OBJECTIVE:
Print the listing below exactly.

+++ DATASET CONTENT

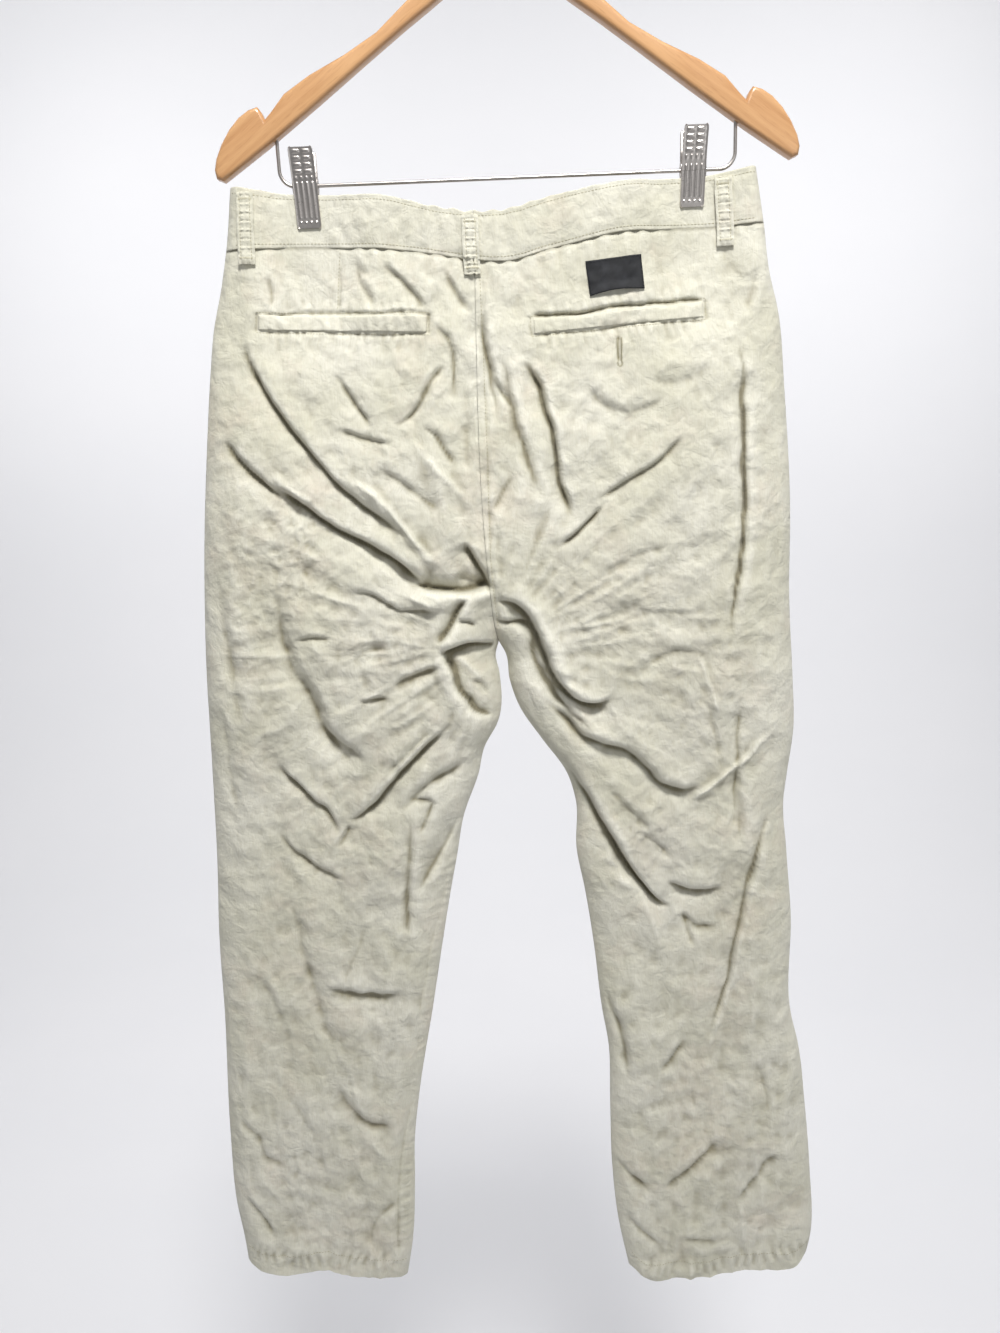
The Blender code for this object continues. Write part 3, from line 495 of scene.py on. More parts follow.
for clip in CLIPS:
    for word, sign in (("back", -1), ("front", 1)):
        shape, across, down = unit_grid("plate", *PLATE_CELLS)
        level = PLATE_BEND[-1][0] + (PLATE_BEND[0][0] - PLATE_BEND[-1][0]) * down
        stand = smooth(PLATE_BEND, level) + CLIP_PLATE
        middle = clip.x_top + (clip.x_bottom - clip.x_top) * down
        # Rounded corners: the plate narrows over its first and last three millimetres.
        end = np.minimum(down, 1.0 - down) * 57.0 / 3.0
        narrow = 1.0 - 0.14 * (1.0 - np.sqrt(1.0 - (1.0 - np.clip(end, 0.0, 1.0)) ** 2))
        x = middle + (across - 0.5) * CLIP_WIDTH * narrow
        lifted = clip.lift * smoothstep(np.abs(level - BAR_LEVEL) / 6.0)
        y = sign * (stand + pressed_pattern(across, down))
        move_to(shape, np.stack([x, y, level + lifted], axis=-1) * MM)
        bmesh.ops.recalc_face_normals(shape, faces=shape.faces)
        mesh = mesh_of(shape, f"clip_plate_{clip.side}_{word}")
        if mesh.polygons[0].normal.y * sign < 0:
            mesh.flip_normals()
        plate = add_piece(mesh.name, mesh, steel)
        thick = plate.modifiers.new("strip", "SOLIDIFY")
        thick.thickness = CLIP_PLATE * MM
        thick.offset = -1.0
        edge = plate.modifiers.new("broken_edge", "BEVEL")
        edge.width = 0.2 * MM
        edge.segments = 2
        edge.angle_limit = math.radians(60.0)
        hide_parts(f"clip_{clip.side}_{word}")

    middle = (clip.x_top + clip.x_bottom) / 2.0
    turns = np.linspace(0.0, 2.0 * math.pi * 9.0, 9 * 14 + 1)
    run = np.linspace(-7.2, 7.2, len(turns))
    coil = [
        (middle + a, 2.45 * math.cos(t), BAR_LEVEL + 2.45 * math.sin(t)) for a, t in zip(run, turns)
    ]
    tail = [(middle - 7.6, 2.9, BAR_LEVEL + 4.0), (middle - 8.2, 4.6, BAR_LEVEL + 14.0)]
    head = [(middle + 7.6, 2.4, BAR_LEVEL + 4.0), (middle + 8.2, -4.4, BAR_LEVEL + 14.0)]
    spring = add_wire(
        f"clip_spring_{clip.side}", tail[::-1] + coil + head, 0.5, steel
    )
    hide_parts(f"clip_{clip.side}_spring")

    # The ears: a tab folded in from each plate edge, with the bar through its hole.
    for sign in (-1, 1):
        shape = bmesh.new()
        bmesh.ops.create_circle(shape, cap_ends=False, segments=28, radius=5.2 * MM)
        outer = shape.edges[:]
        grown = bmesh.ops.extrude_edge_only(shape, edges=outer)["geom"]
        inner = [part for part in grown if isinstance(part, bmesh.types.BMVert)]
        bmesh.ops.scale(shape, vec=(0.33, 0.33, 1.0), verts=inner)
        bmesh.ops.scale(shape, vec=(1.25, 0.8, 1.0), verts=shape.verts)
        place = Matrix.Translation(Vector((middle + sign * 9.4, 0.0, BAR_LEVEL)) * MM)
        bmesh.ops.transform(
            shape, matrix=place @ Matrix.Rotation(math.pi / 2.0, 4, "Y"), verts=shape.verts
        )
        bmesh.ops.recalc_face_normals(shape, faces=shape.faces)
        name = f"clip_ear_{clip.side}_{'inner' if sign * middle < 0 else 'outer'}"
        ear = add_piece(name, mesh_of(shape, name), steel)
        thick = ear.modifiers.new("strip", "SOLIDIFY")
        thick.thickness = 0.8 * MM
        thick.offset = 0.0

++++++

EXERCISE ANSWER:
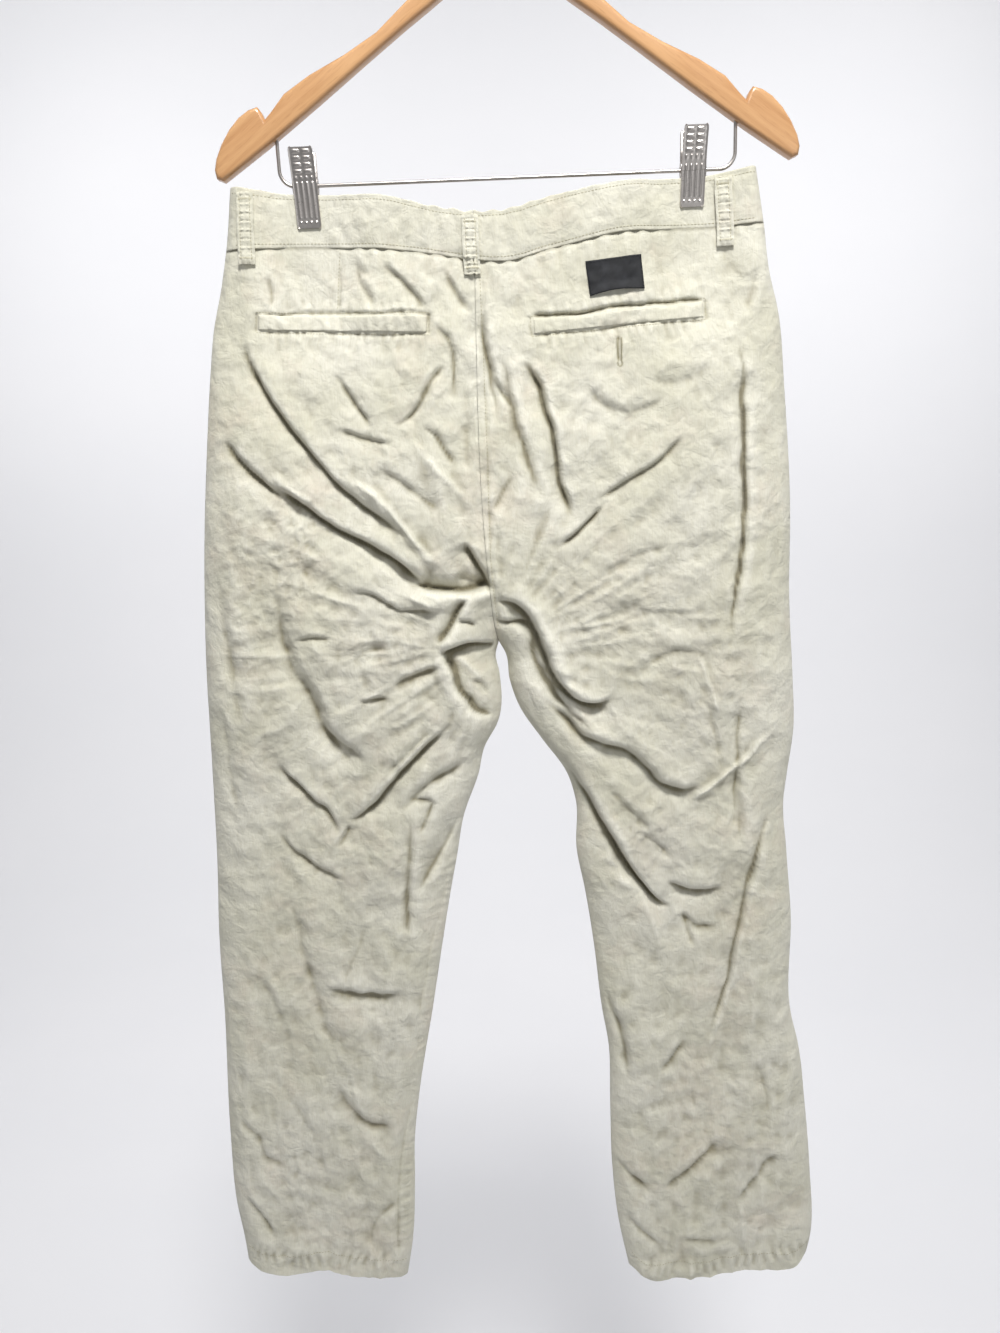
The Blender code for this object continues. Write part 3, from line 495 of scene.py on. More parts follow.
for clip in CLIPS:
    for word, sign in (("back", -1), ("front", 1)):
        shape, across, down = unit_grid("plate", *PLATE_CELLS)
        level = PLATE_BEND[-1][0] + (PLATE_BEND[0][0] - PLATE_BEND[-1][0]) * down
        stand = smooth(PLATE_BEND, level) + CLIP_PLATE
        middle = clip.x_top + (clip.x_bottom - clip.x_top) * down
        # Rounded corners: the plate narrows over its first and last three millimetres.
        end = np.minimum(down, 1.0 - down) * 57.0 / 3.0
        narrow = 1.0 - 0.14 * (1.0 - np.sqrt(1.0 - (1.0 - np.clip(end, 0.0, 1.0)) ** 2))
        x = middle + (across - 0.5) * CLIP_WIDTH * narrow
        lifted = clip.lift * smoothstep(np.abs(level - BAR_LEVEL) / 6.0)
        y = sign * (stand + pressed_pattern(across, down))
        move_to(shape, np.stack([x, y, level + lifted], axis=-1) * MM)
        bmesh.ops.recalc_face_normals(shape, faces=shape.faces)
        mesh = mesh_of(shape, f"clip_plate_{clip.side}_{word}")
        if mesh.polygons[0].normal.y * sign < 0:
            mesh.flip_normals()
        plate = add_piece(mesh.name, mesh, steel)
        thick = plate.modifiers.new("strip", "SOLIDIFY")
        thick.thickness = CLIP_PLATE * MM
        thick.offset = -1.0
        edge = plate.modifiers.new("broken_edge", "BEVEL")
        edge.width = 0.2 * MM
        edge.segments = 2
        edge.angle_limit = math.radians(60.0)
        hide_parts(f"clip_{clip.side}_{word}")

    middle = (clip.x_top + clip.x_bottom) / 2.0
    turns = np.linspace(0.0, 2.0 * math.pi * 9.0, 9 * 14 + 1)
    run = np.linspace(-7.2, 7.2, len(turns))
    coil = [
        (middle + a, 2.45 * math.cos(t), BAR_LEVEL + 2.45 * math.sin(t)) for a, t in zip(run, turns)
    ]
    tail = [(middle - 7.6, 2.9, BAR_LEVEL + 4.0), (middle - 8.2, 4.6, BAR_LEVEL + 14.0)]
    head = [(middle + 7.6, 2.4, BAR_LEVEL + 4.0), (middle + 8.2, -4.4, BAR_LEVEL + 14.0)]
    spring = add_wire(
        f"clip_spring_{clip.side}", tail[::-1] + coil + head, 0.5, steel
    )
    hide_parts(f"clip_{clip.side}_spring")

    # The ears: a tab folded in from each plate edge, with the bar through its hole.
    for sign in (-1, 1):
        shape = bmesh.new()
        bmesh.ops.create_circle(shape, cap_ends=False, segments=28, radius=5.2 * MM)
        outer = shape.edges[:]
        grown = bmesh.ops.extrude_edge_only(shape, edges=outer)["geom"]
        inner = [part for part in grown if isinstance(part, bmesh.types.BMVert)]
        bmesh.ops.scale(shape, vec=(0.33, 0.33, 1.0), verts=inner)
        bmesh.ops.scale(shape, vec=(1.25, 0.8, 1.0), verts=shape.verts)
        place = Matrix.Translation(Vector((middle + sign * 9.4, 0.0, BAR_LEVEL)) * MM)
        bmesh.ops.transform(
            shape, matrix=place @ Matrix.Rotation(math.pi / 2.0, 4, "Y"), verts=shape.verts
        )
        bmesh.ops.recalc_face_normals(shape, faces=shape.faces)
        name = f"clip_ear_{clip.side}_{'inner' if sign * middle < 0 else 'outer'}"
        ear = add_piece(name, mesh_of(shape, name), steel)
        thick = ear.modifiers.new("strip", "SOLIDIFY")
        thick.thickness = 0.8 * MM
        thick.offset = 0.0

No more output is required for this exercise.